The menu Carte Blanche is an eleven course event, and everything we ate was tiny, clever and perfect. The flavours were clean and meticulous; fish caught that morning, clear tomato consommé, lemon verbena with onions, pigeon with coffee semolina, eggs filled with caviar, sage foam, wild mint, cherry and green bean salad, prawn crackers… it looks silly written down; a bit like Lewis Carroll has been at the opium again, but it was conceptual in the best possible way. Afterwards, we drove into the hills following Biggles and butterflies.

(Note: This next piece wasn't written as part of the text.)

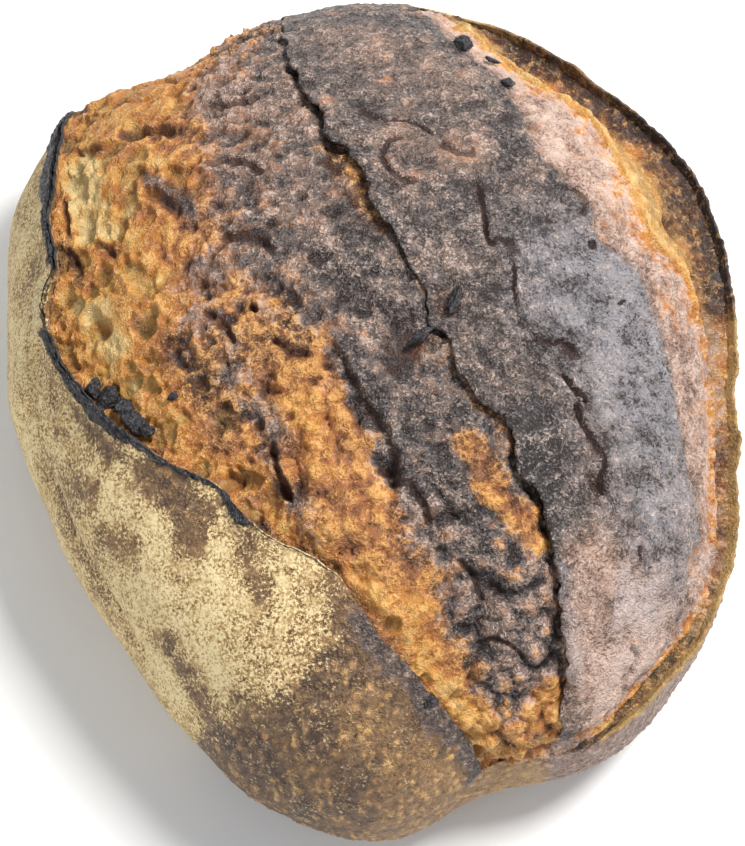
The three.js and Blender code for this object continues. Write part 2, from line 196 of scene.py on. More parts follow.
# Patches of finish: places, half width, softness, {finish: value}.
CRUMB_PATCHES = [
    ([(-82, 58), (-82, 45), (-79, 36)], 6.5, 4.0, {"bake": 0.03, "khaki": 0.25}),
    ([(-94, 19), (-88, 13), (-82, 0)], 4.5, 4.0, {"bake": 0.10, "khaki": 0.3}),
    ([(-89, 51), (-90, 39)], 1.2, 0.8, {"bake": 0.8}),
    ([(-92, 36), (-90, 26)], 2.2, 1.2, {"bake": 0.86}),
    ([(-84, 33), (-76, 29)], 2.6, 1.6, {"bake": 0.56}),
    ([(-68, 66), (-60, 65), (-52, 62)], 1.6, 1.0, {"bake": 0.78}),
    ([(-80, 64), (-69, 61)], 1.4, 1.0, {"bake": 0.7}),
    ([(-79, 33), (-74, 29)], 2.6, 1.5, {"bake": 0.6}),
    ([(-69, 84), (-62, 97), (-42, 94)], 6.0, 5.0, {"bake": 0.42}),
    ([(-47, 78), (-44, 53), (-44, 28), (-53, 10), (-55, -14)], 5.0, 5.0, {"bake": 0.5}),
    ([(-61, 47), (-54, 41), (-47, 34)], 3.0, 1.4, {"bake": 0.88, "plate": 0.5}),
    ([(-80, -19), (-74, -29)], 3.0, 2.0, {"flour": 0.35}),
    ([(-44, 78), (-36, 69), (-22, 66)], 8.0, 7.0, {"bake": 0.48, "plate": 0.75}),
    ([(-33, 44), (-15, 34)], 8.0, 6.0, {"bake": 0.62, "plate": 0.7}),
    ([(-32, 24), (-14, 13)], 6.0, 6.0, {"bake": 0.72, "plate": 0.7}),
    ([(-8, 23), (-2, 13), (4, 4)], 9.0, 3.5, {"bake": 0.74, "plate": 1.0}),
    ([(-11, 52), (-5, 40), (1, 28)], 3.0, 3.0, {"bake": 0.64, "plate": 0.0}),
    ([(25, -76), (33, -82), (38, -92)], 5.0, 4.0, {"bake": 0.70, "plate": 0.9}),
    ([(-25, -16), (-14, -32), (-9, -43), (-5, -57), (-1, -68)], 9.0, 5.0,
     {"bake": 0.42, "plate": 0.0, "shine": 0.8}),
    ([(-58, -16), (-54, -27), (-50, -36)], 6.0, 5.0, {"bake": 0.86, "plate": 0.1}),
    ([(-27, -28), (-22, -40)], 6.0, 5.0, {"bake": 0.26, "plate": -0.1}),
    ([(-38, -1), (-34, -19)], 4.0, 4.0, {"bake": 0.60, "plate": 0.0}),
    ([(-39, -27), (-27, -37)], 3.0, 3.0, {"bake": 0.76, "plate": 0.5}),
    ([(-34, -38), (-30, -45), (-24, -53)], 1.6, 1.2, {"bake": 0.72}),
    ([(-11, -9), (-1, -21), (5, -36), (8, -49)], 4.0, 3.0, {"bake": 0.82, "plate": 1.0}),
    ([(15, -9), (25, -17), (35, -31)], 7.0, 5.0, {"bake": 0.74, "plate": 0.45}),
    ([(8, -22), (20, -30), (16, -50), (24, -62)], 8.0, 6.0, {"bake": 0.78, "plate": 0.75}),
    ([(28, -21), (34, -25)], 3.0, 3.0, {"bake": 0.66, "plate": 0.2}),
    ([(22, -34), (27, -39), (31, -43)], 3.4, 2.4, {"bake": 0.44, "plate": -0.2}),
    ([(31, -47), (37, -53), (42, -59)], 3.2, 2.2, {"bake": 0.42, "plate": -0.2}),
    ([(14, -94), (20, -104), (28, -114)], 5.0, 4.0, {"bake": 0.20, "plate": -0.2}),
    ([(34, -126), (46, -119), (51, -103)], 8.0, 5.0, {"bake": 0.20, "plate": 0.0}),
    ([(39, -120), (40, -121)], 2.0, 1.0, {"bake": 0.85}),
    ([(48, -116), (49, -117)], 2.4, 1.0, {"bake": 0.85}),
    ([(32, -133), (33, -133)], 2.0, 1.0, {"bake": 0.85}),
]
PLATE_PATCHES = [
    ([(-24, 102), (-13, 82), (-5, 61)], 5.0, 4.0, {"bake": 0.82}),
    ([(4, 55), (13, 50), (24, 52)], 6.0, 4.0, {"bake": 0.56, "plate": 0.7}),
    ([(-13, 91), (5, 84), (18, 71)], 10.0, 6.0, {"bake": 0.62}),
    ([(46, -26), (46, -36), (42, -42)], 8.0, 5.0, {"bake": 0.92}),
    ([(2, 44), (7, 40), (12, 42)], 1.6, 2.4, {"bake": 0.60, "plate": 0.5}),
    ([(15, 50), (26, 51)], 1.4, 1.6, {"bake": 0.56, "plate": 0.5}),
    ([(69, 6), (84, -25), (88, -53)], 12.0, 8.0, {"bake": 0.84}),
    ([(45, 25), (67, 16)], 9.0, 6.0, {"bake": 0.86}),
    ([(57, -64), (73, -74), (84, -91)], 7.0, 6.0, {"bake": 0.34}),
    # This strip also takes some painted sheen.
    ([(47, -66), (50, -80), (53, -93)], 2.0, 1.4, {"bake": 0.86, "plate": 1.0, "lilac_sheen": 0.5, "shine": 0.9}),
    ([(51, -84), (70, -101)], 12.0, 8.0, {"bake": 0.34}),
]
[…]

La Bastide de Saint Antoine, Grasse
This was probably the most traditional of the lunches, both in the Provencal style of cooking and also the clientele, who were Riviera to the max. Botoxed (but with wrinkly arms- why?! Why would you iron your forehead and ignore your arms? It looks like your head is wax melting onto the parchment of your body), tanned to a walnut hue, golden watches glinting in the sunshine from underneath bright Pucci silk prints….and that was just our table. Fabulous. The food was old French, which I always think of as the amount of attention paid to the sauces. I had a ‘foie gras three ways’ starter (‘when in Rome’ I thought, as I wondered where to inject botulism into my body next) and then pollack, which had been cooked to translucent rather than cotton wool, and was delicious with girolles and courgettes in a light sauce. It was also described on the menu as ‘le merveilleux colin’, which made me laugh. There was a sea bream with a thick, lemony sauce, something I’m going to pretend was a sea bass because I don’t know what it actually was in French, with a ratatouille, and scallops with tonka bean and truffles, which was probably the most inventive. All the fish was cooked perfectly, and the lunch was light, pretty and classic. Unlike our dining companions.